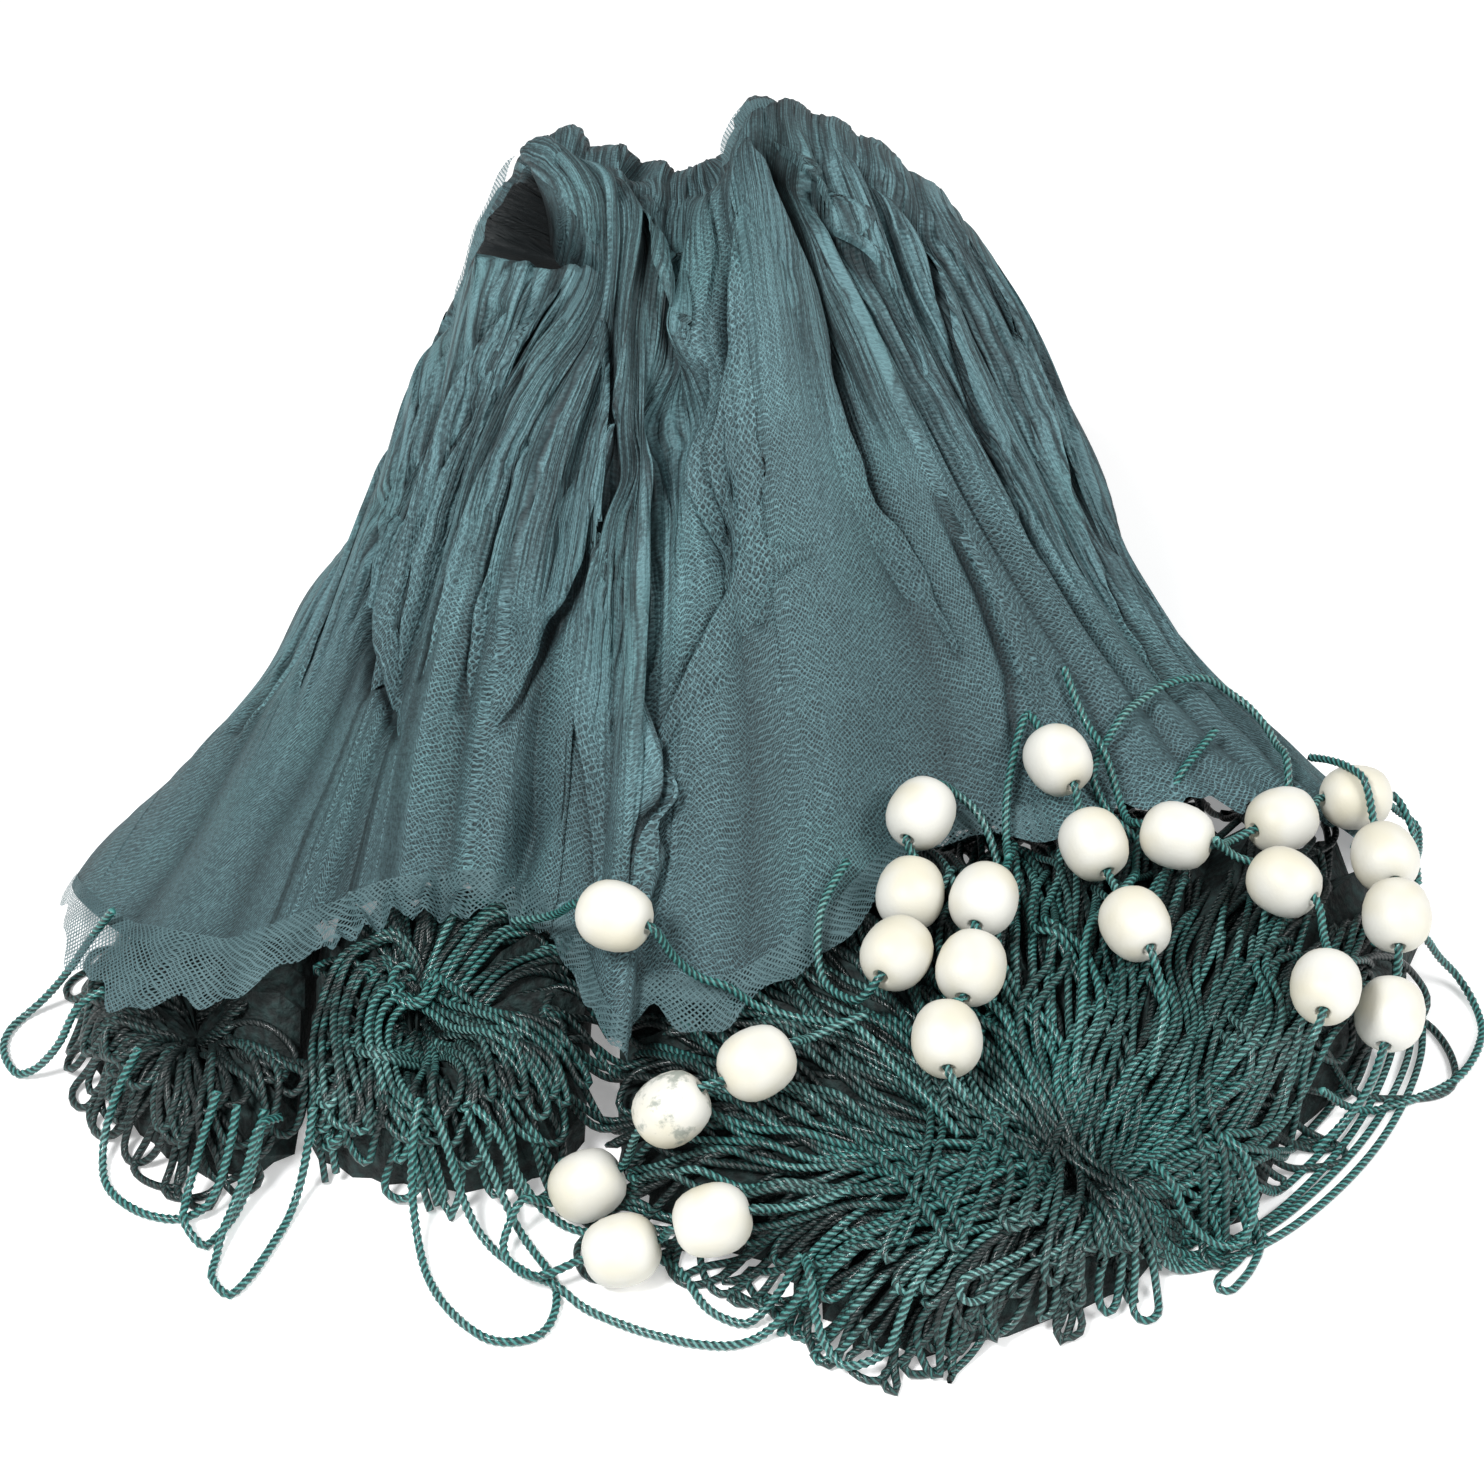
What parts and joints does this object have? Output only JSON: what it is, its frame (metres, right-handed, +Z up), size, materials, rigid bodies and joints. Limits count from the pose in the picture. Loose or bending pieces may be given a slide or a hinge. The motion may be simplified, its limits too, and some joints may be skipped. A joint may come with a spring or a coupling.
{
  "type": "fishing net",
  "caption": "Gathered fishing net heaped over bound hanks of laid rope, with egg floats threaded on its lines.",
  "frame": {"origin": "on the ground under the middle of the heap, measured without the free ropes", "axes": "+Z up from the ground, -Y towards the front of the heap where the ropes and floats lie, +X to its right"},
  "size_m": [0.8973, 0.8333, 0.43],
  "materials": {
    "netting": "matt twine netting, gathered",
    "rope": "three-strand laid rope, slightly shiny",
    "float": "moulded foam, satin, a little soiled"
  },
  "bodies": {
    "root": {"arc_over": "rope", "arc_upper": "rope", "float_beside_1": "float", "float_beside_2": "float", "float_beside_3": "float", "float_column_1": "float", "float_column_2": "float", "float_column_3": "float", "float_edge_1": "float", "float_edge_2": "float", "float_edge_3": "float", "float_hank_1": "float", "float_inner_1": "float", "float_inner_2": "float", "float_right_1": "float", "float_right_2": "float", "float_right_3": "float", "float_ring_1": "float", "float_ring_2": "float", "float_ring_3": "float", "float_ring_4": "float", "float_ring_5": "float", "float_top_1": "float", "float_top_2": "float", "float_top_3": "float", "line_beside": "rope", "line_column": "rope", "line_edge": "rope", "line_hank": "rope", "line_inner": "rope", "line_right": "rope", "line_ring": "rope", "line_top": "rope", "loop_big": "rope", "loop_corner": "rope", "loop_far_left": "rope", "loop_left_long": "rope", "loop_left_low": "rope", "loop_left_round": "rope", "loop_right": "rope", "loop_right_small": "rope", "loop_tip": "rope", "netting": "netting", "rope_hank": "rope", "rope_heap_left": "rope", "rope_sheaf": "rope", "run_inner": "rope", "run_outer": "rope"}
  },
  "joints": []
}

▶ _What the task asks_
Reproduce the material above exactly; please quote every line of it.

▶ _Exercise output_
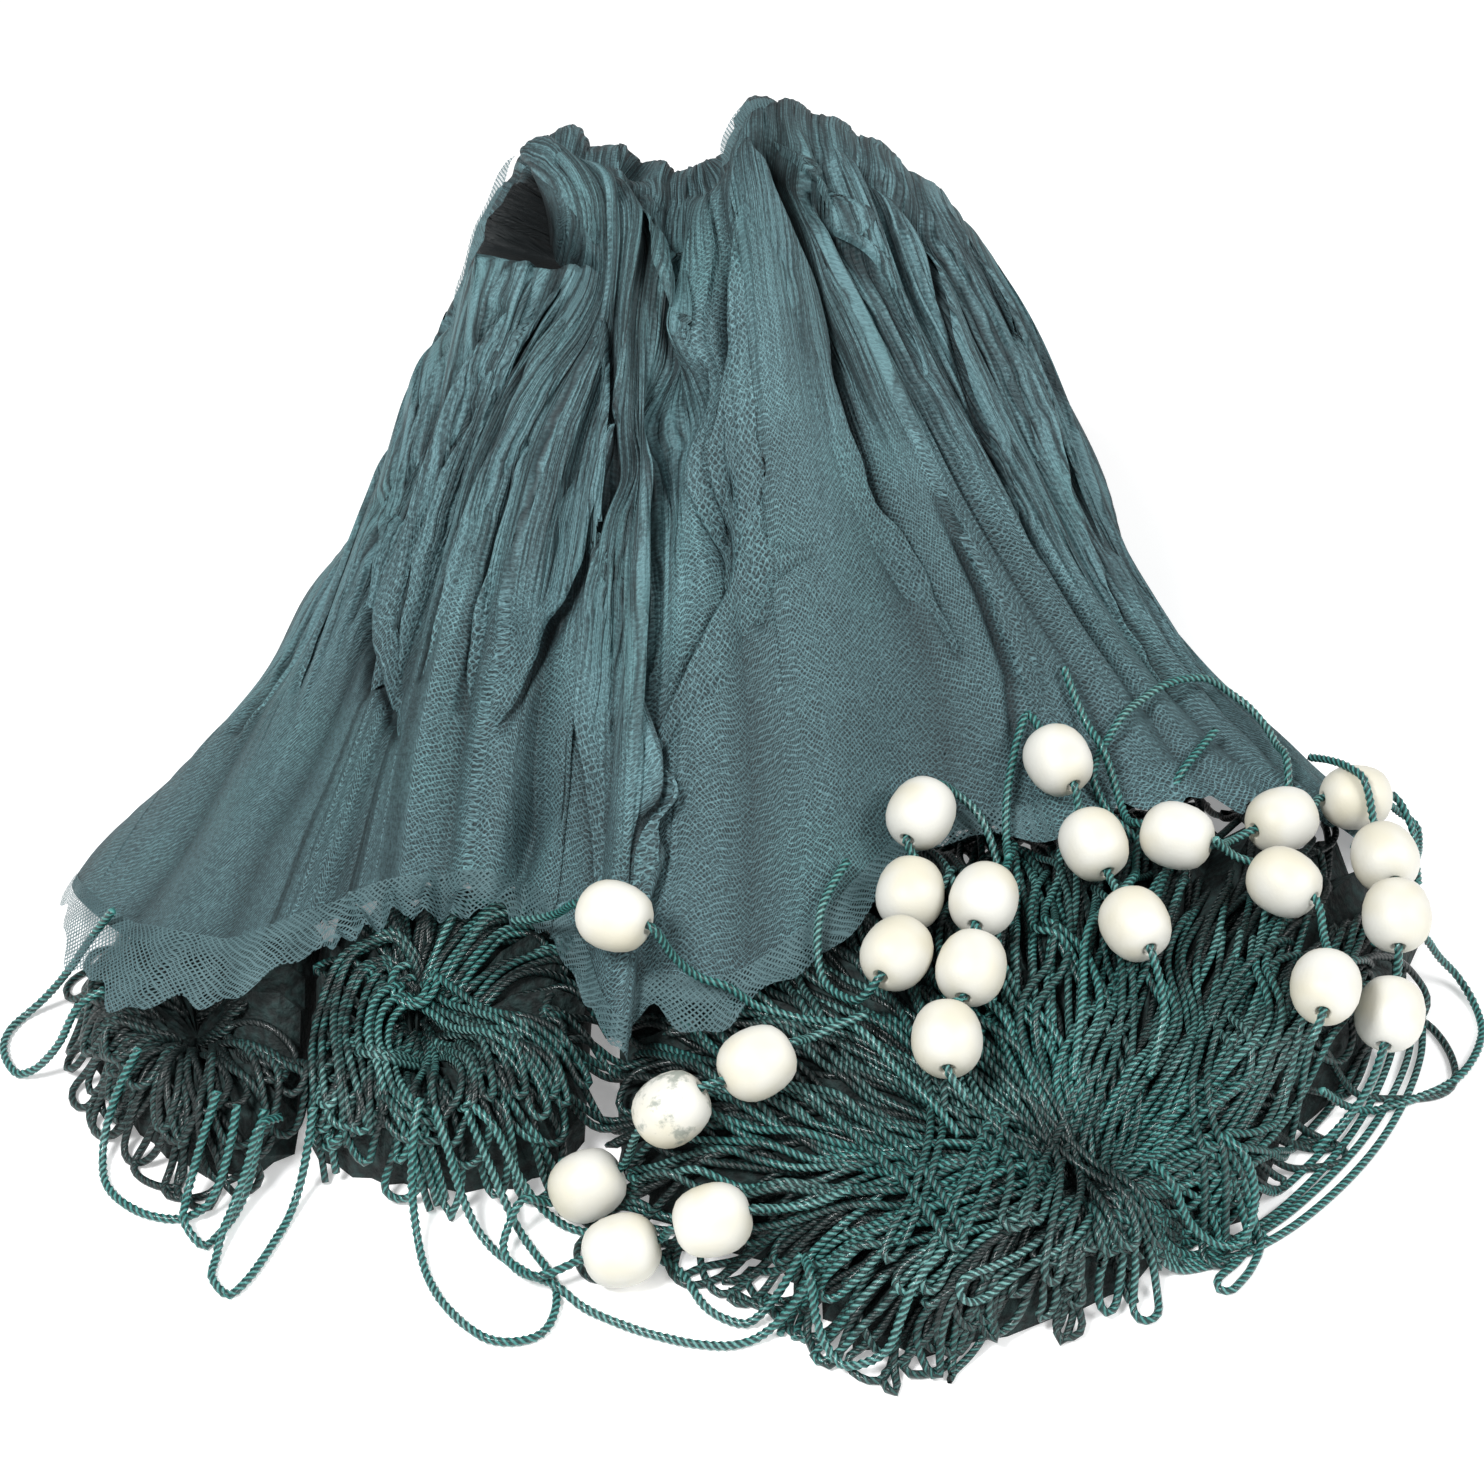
What parts and joints does this object have? Output only JSON: what it is, its frame (metres, right-handed, +Z up), size, materials, rigid bodies and joints. Limits count from the pose in the picture. Loose or bending pieces may be given a slide or a hinge. The motion may be simplified, its limits too, and some joints may be skipped. A joint may come with a spring or a coupling.
{
  "type": "fishing net",
  "caption": "Gathered fishing net heaped over bound hanks of laid rope, with egg floats threaded on its lines.",
  "frame": {"origin": "on the ground under the middle of the heap, measured without the free ropes", "axes": "+Z up from the ground, -Y towards the front of the heap where the ropes and floats lie, +X to its right"},
  "size_m": [0.8973, 0.8333, 0.43],
  "materials": {
    "netting": "matt twine netting, gathered",
    "rope": "three-strand laid rope, slightly shiny",
    "float": "moulded foam, satin, a little soiled"
  },
  "bodies": {
    "root": {"arc_over": "rope", "arc_upper": "rope", "float_beside_1": "float", "float_beside_2": "float", "float_beside_3": "float", "float_column_1": "float", "float_column_2": "float", "float_column_3": "float", "float_edge_1": "float", "float_edge_2": "float", "float_edge_3": "float", "float_hank_1": "float", "float_inner_1": "float", "float_inner_2": "float", "float_right_1": "float", "float_right_2": "float", "float_right_3": "float", "float_ring_1": "float", "float_ring_2": "float", "float_ring_3": "float", "float_ring_4": "float", "float_ring_5": "float", "float_top_1": "float", "float_top_2": "float", "float_top_3": "float", "line_beside": "rope", "line_column": "rope", "line_edge": "rope", "line_hank": "rope", "line_inner": "rope", "line_right": "rope", "line_ring": "rope", "line_top": "rope", "loop_big": "rope", "loop_corner": "rope", "loop_far_left": "rope", "loop_left_long": "rope", "loop_left_low": "rope", "loop_left_round": "rope", "loop_right": "rope", "loop_right_small": "rope", "loop_tip": "rope", "netting": "netting", "rope_hank": "rope", "rope_heap_left": "rope", "rope_sheaf": "rope", "run_inner": "rope", "run_outer": "rope"}
  },
  "joints": []
}